By enacting a statute of limitation, the Legislature determines the reasonable maximum period a plaintiff can take to file a claim. Nielsen v. Barnett, 440 Mich. 1, 8, 485 N.W.2d 666 (1992). Courts should defer to the statutory period unless the period in the parties' contract is specific and reasonable.

III

In conclusion, a contractual saving clause providing for enforcement "as far as legally possible" cannot be construed to allow imposition of uncertain, varying periods of limitation case by case. As a consequence, the limitation period for each of plaintiff's claims is the applicable statutory period. The decision of the Court of Appeals is reversed. We remand this case to the trial court for further proceedings.

MALLETT, C.J., and BRICKLEY, MICHAEL F. CAVANAGH, BOYLE, RILEY, and WEAVER, JJ., concurred with MARILYN J. KELLY, J.

NOTES

[1] The period of limitation for plaintiff's breach of contract claim is six years. M.C.L. § 600.5807(8); M.S.A. § 27A.5807(8). For the rest of his claims, the period is three years. M.C.L. § 600.5805(8); M.S.A. § 27A.5805(8).

[2] The trial court was concerned that shortening the limitation period to six months might foster premature lawsuits because of a lack of investigation time. Also, plaintiff did not have a realistic choice in deciding to sign the agreement. If he did not sign, he would have risked discharge. The transaction was not at arms length. Finally, there are public policy reasons for prohibiting the shortening of the limitation periods in discrimination lawsuits.

[3] 453 Mich. 912, 554 N.W.2d 906 (1996).

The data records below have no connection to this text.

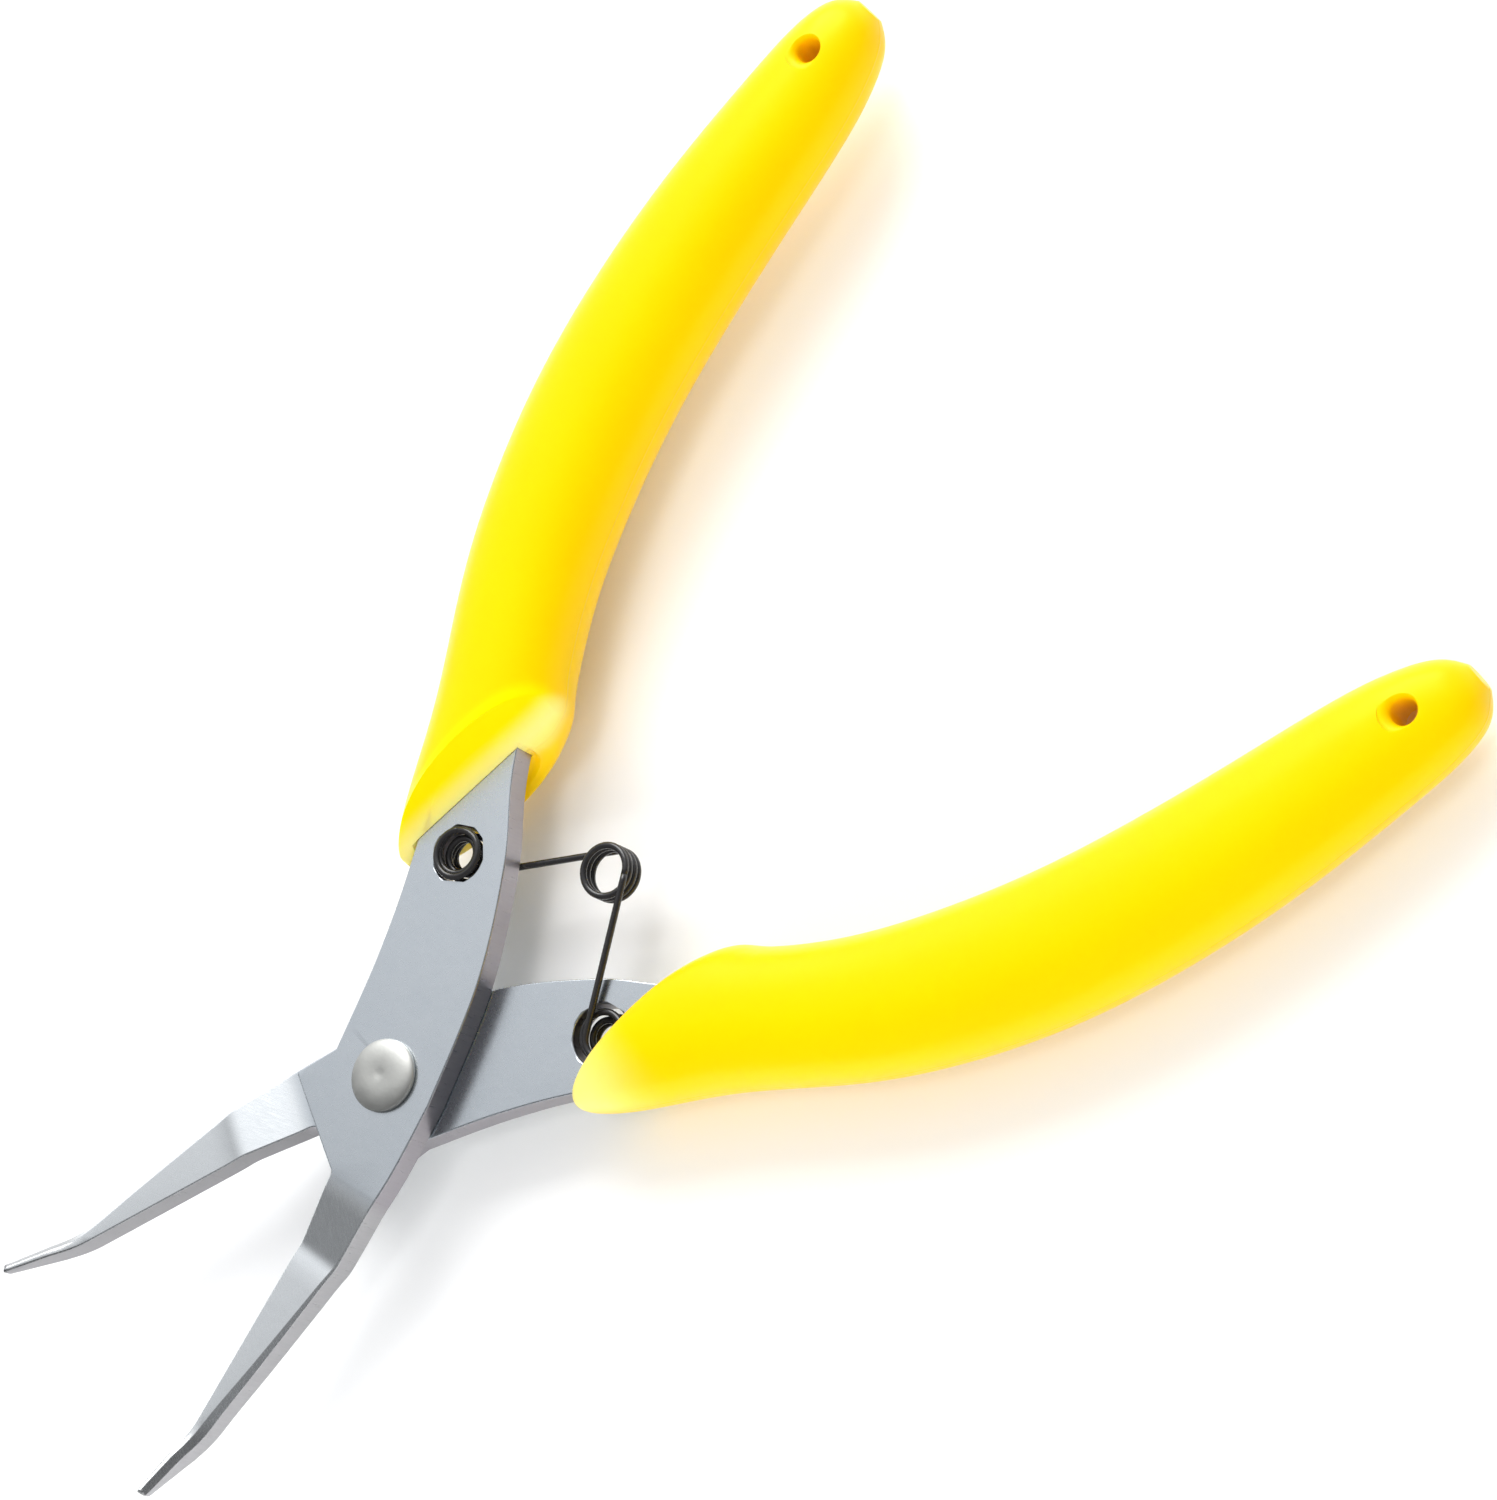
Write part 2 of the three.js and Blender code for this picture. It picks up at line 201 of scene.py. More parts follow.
# studio
LIT_SIDE = (-0.75, 0.45, 0.48)   # the world is bright towards here
CAMERA_LENS = 111.04
CAMERA_SPOT = Vector((175.82, 104.79, 286.47))   # millimetres from the pivot
CAMERA_RIGHT = Vector((0.52927, 0.69472, -0.48708))
CAMERA_DOWN = Vector((0.67747, -0.69164, -0.25034))
CAMERA_FORWARD = Vector((-0.51080, -0.19748, -0.83671))


# ------------------------------------------------------------------ helpers

def clamp(x, low=0.0, high=1.0):
    return max(low, min(high, x))


def mix(a, b, t):
    return a + (b - a) * t


def smooth(x, low, high):
    t = clamp((x - low) / (high - low))
    return t * t * (3 - 2 * t)


def place(point, turned=False):
    """A point in millimetres round the pivot, in the row frame in metres."""
    x, y, z = point
    if turned:
        x, z = -x, -z
    return PIVOT + Vector((x, y, z)) * MM


def catmull(points, steps, share_from=0.0):
    """Uniform Catmull-Rom curve through the points, with `steps` points to each span."""
    rows = [tuple(p) for p in points]
    out = []
    spans = len(rows) - 1
    count = spans * steps
    for i in range(count + 1):
        t = (share_from + (1 - share_from) * i / count) * spans
        k = min(int(t), spans - 1)
        u = t - k
        near = [rows[max(k - 1, 0)], rows[k], rows[k + 1], rows[min(k + 2, spans)]]
        out.append([
            0.5 * (2 * b + (c - a) * u + (2 * a - 5 * b + 4 * c - d) * u * u
                   + (3 * b - a - 3 * c + d) * u * u * u)
            for a, b, c, d in zip(*near)
        ])
    return out


def soft_ramp(s, start, end, start_round, end_round):
    """0 before start, 1 after end, straight between, with its two creases rounded."""
    def hinge(u, w):
        if u <= -w:
            return 0.0
        return u if u >= w else (u + w) ** 2 / (4 * w)
    return (hinge(s - start, start_round) - hinge(s - end, end_round)) / (end - start)


def mesh_object(name, verts, faces):
    mesh = bpy.data.meshes.new(name)
    mesh.from_pydata(verts, [], faces)
    bm = bmesh.new()
    bm.from_mesh(mesh)
    bmesh.ops.recalc_face_normals(bm, faces=bm.faces)
    bm.to_mesh(mesh)
    bm.free()
    for p in mesh.polygons:
        p.use_smooth = True
    obj = bpy.data.objects.new(name, mesh)
    bpy.context.scene.collection.objects.link(obj)
    return obj


def apply_modifiers(obj):
    graph = bpy.context.evaluated_depsgraph_get()
    graph.update()
    mesh = bpy.data.meshes.new_from_object(obj.evaluated_get(graph))
    obj.modifiers.clear()
    obj.data = mesh


def weigh_normals(obj):
    """Keeps flat faces looking flat beside their rounded edges."""
    m = obj.modifiers.new("normals", "WEIGHTED_NORMAL")
    m.mode = "FACE_AREA_WITH_ANGLE"
    m.weight = 60
    m.keep_sharp = True


def add_field(obj, name, values):
    """Stores one number for each vertex, for the materials to read."""
    field = obj.data.attributes.new(name, "FLOAT", "POINT")
    field.data.foreach_set("value", values)


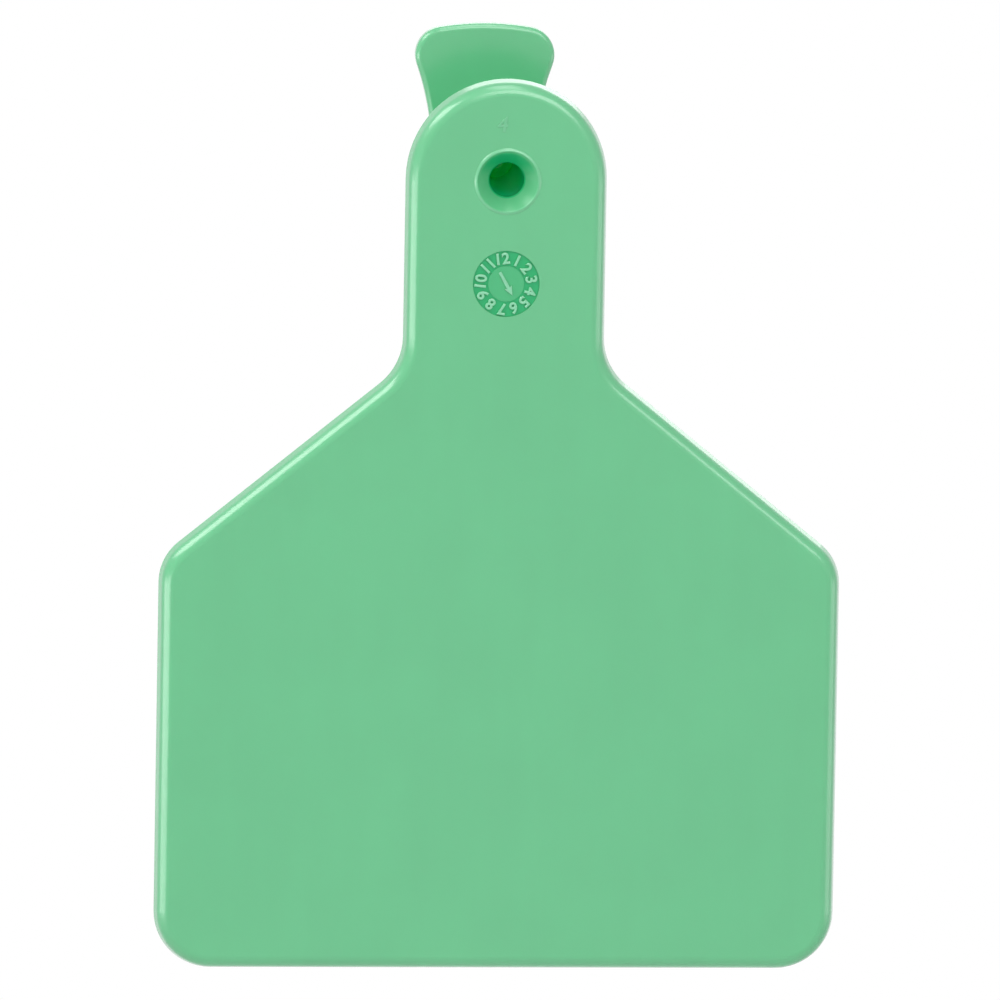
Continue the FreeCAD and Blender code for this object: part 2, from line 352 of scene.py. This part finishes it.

[4] The contract in Camelot provided as follows:

"No suit or action shall be commenced hereunder by any claimant:

* * * * * *

"After the expiration of one (1) year following the date on which principal ceased work on said contract, it being understood, however, that if any limitation embodied in this bond is prohibited by any law controlling the construction hereof such limitation shall be deemed to be amended so as to be equal to the minimum period of limitation permitted by such law." [Id. at 128, 301 N.W.2d 275.]